DESCRIPTION OF THE TASK:
Gather the lines that hold the string "scene".

GIVEN RECORDS:
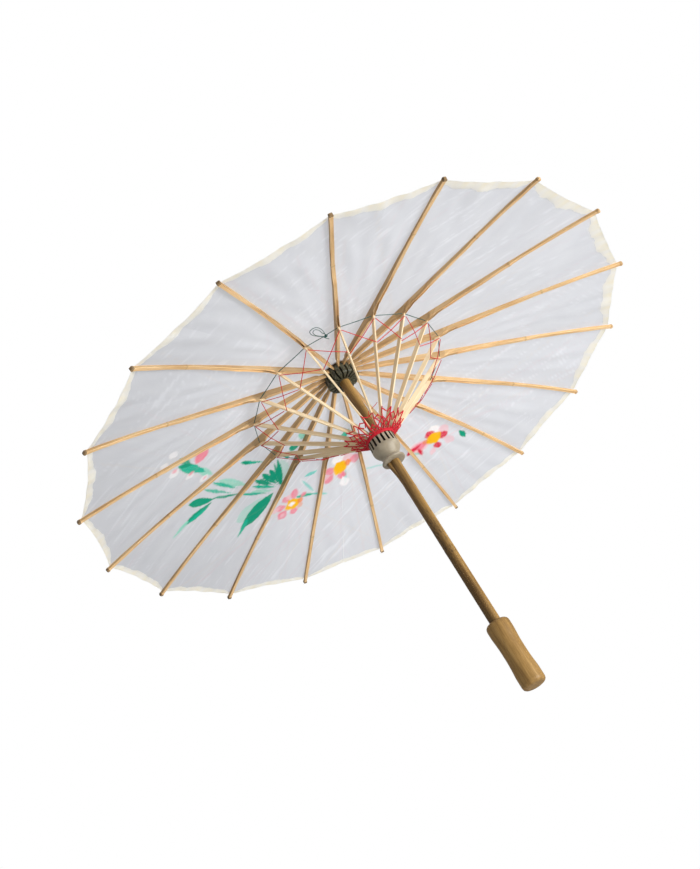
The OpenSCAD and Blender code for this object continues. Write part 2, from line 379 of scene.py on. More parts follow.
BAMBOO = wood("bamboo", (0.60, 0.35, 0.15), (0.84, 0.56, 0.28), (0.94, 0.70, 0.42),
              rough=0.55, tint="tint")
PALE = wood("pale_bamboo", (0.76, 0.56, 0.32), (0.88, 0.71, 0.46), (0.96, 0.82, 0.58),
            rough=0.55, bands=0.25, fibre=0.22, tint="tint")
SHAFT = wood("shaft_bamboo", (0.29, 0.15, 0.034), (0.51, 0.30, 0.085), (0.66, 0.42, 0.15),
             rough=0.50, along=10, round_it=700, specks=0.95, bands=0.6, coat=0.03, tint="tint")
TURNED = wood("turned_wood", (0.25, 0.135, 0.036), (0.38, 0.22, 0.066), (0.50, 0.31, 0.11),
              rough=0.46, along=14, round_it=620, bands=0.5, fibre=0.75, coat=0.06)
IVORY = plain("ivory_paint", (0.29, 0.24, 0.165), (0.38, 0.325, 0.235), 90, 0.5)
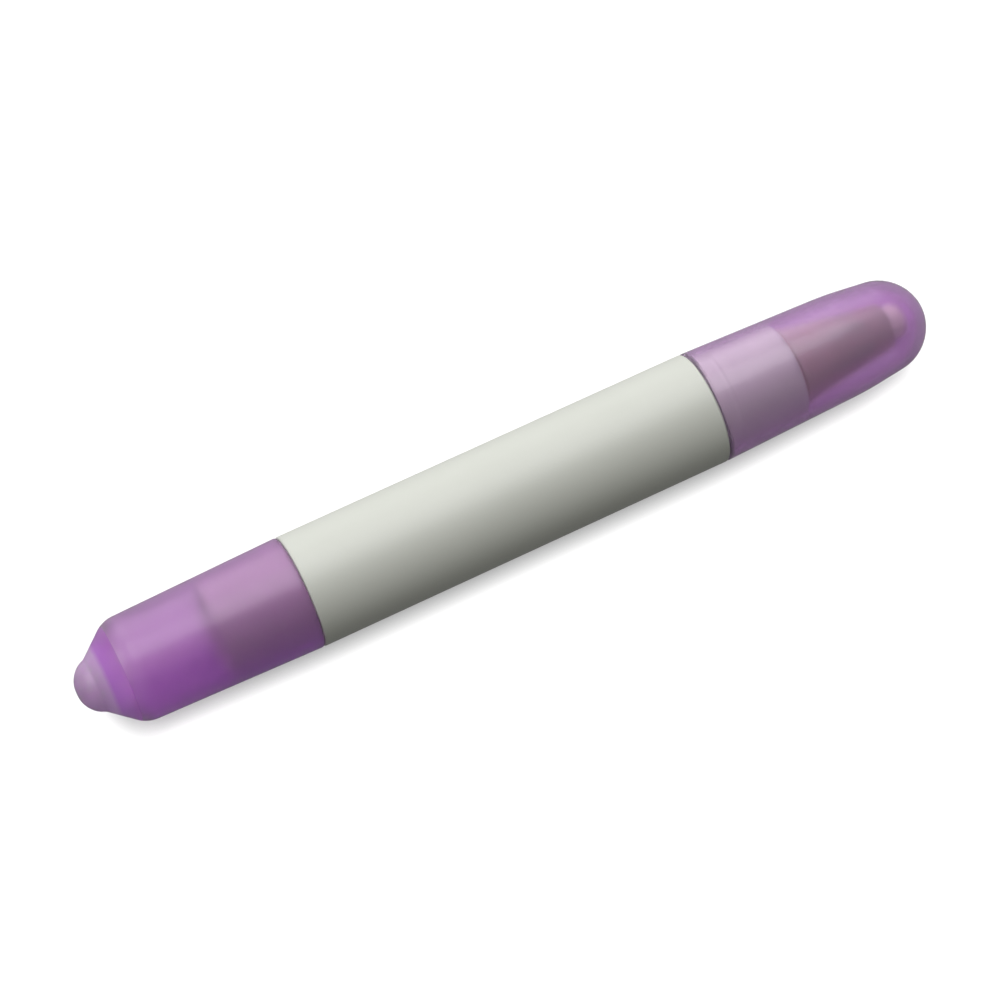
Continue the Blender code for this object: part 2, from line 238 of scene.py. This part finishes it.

RESPONSE:
The OpenSCAD and Blender code for this object continues. Write part 2, from line 379 of scene.py on. More parts follow.
Continue the Blender code for this object: part 2, from line 238 of scene.py. This part finishes it.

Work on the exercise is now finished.